NEVER TELL ME THE ODDS
Let the Receivers Run Wild
It’s not all doom and gloom. In fact, there is reason for optimism on the offensive side of the ball. If there is a secondary that boasts a similar lack of quality talent and depth, it belongs to the Patriots. This is a unit that simply does not have an answer for Antonio Brown. Assuming the gameplan for the Patriots is to double cover Brown — which common sense dictates it would have to be, or Brown might break a few receiving records to open the season — this opens the Steelers’ offense up to attack elsewhere. This is the game in which Martavis Bryant’s absence will be most noticeable. If the Steelers were to have Brown and Bryant on the boundary with Markus Wheaton in the slot and Le’Veon Bell in the backfield, a different kind of fireworks would be going off in Foxboro. Unfortunately a neutered, albeit still very good, offense takes the field Thursday night. Brown and Wheaton will play the boundary with Darrius Heyward-Bey manning the slot and Sammie Coates as the home run threat. Expect to see a lot of empty and four wide sets against a secondary that simply cannot contain the speed and talent of this receiving corps.
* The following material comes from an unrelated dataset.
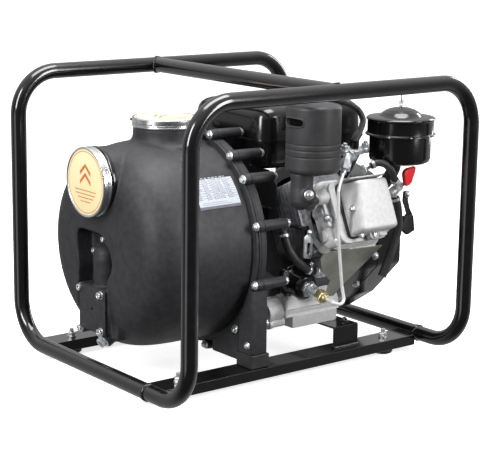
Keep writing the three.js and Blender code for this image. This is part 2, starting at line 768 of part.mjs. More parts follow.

Heath Miller and DeAngelo Williams Need to Turn Back the Clock
DeAngelo Williams will start in the backfield, a veteran running back with still plenty left in the tank and the ability to be a force on the ground. Watch for Williams to be a threat in the receiving game as well, as the Patriots struggle containing running backs out of the backfield. While Williams isn’t nearly the receiving threat Bell is, he is more than capable of turning a screen or dump off into a big gain.
This might be Heath Miller’s biggest game of the season, and it’s a good thing it came early. Miller is going to have to act like this is 2005 and find ways to get open against a Patriots linebacking corps that boasts tremendous speed, especially from Jamie Collins. Miller has had his struggles in the preseason, but this shouldn’t be of any concern to the Steelers. The coaching staff knows the kind of stability and continuity to the offense he brings. Simply put, he is Roethlisberger’s safety blanket. If the Steelers are going to steal a win from the Patriots on opening night, Miller might have to be more than that. He may have to be a weapon over the middle of the field. At 32 years old, it remains to be seen if this is even possible any longer.
Ben Roethlisberger Needs to Enter the MVP Conversation From the Very Start
Roethlisberger has had tremendous personal success the last three times in which he has played the Patriots. In his last three outings, Roethlisberger has passed for 1152 yards and 9 touchdowns. It needs to be noted that these outings were against far better secondary play from the Patriots. Averaging 3 touchdowns and over 380 yards per game is impressive and should get the job done.
Here’s the issue: that isn’t going to be nearly good enough.
If the Steelers are going to beat the Patriots, Roethlisberger is going to have to have his hat thrown into the MVP race right from the very get-go. He needs to have a night that would rival his games against both the Indianapolis Colts and Baltimore Ravens last season. Games in which he threw for a combined 12 touchdowns. Roethlisberger is going to have to put this team onto his back and, with help from Brown, shred a Patriots secondary that is ripe for the picking. There can not be any early season jitters or struggles – Roethlisberger needs to come out throwing. The offense needs to play to near-perfection and force the Patriots to drive 80 yards after touchdowns. If they have a fighting chance, the Steelers are going to have to put points up on every offensive possession. This does not necessarily mean touchdowns, but they cannot lose the field position battle to an offense that is going to destroy the Steelers secondary.
If the offense is able to play to perfection and Roethlisberger has what might be a career night, the Steelers have a fighting chance.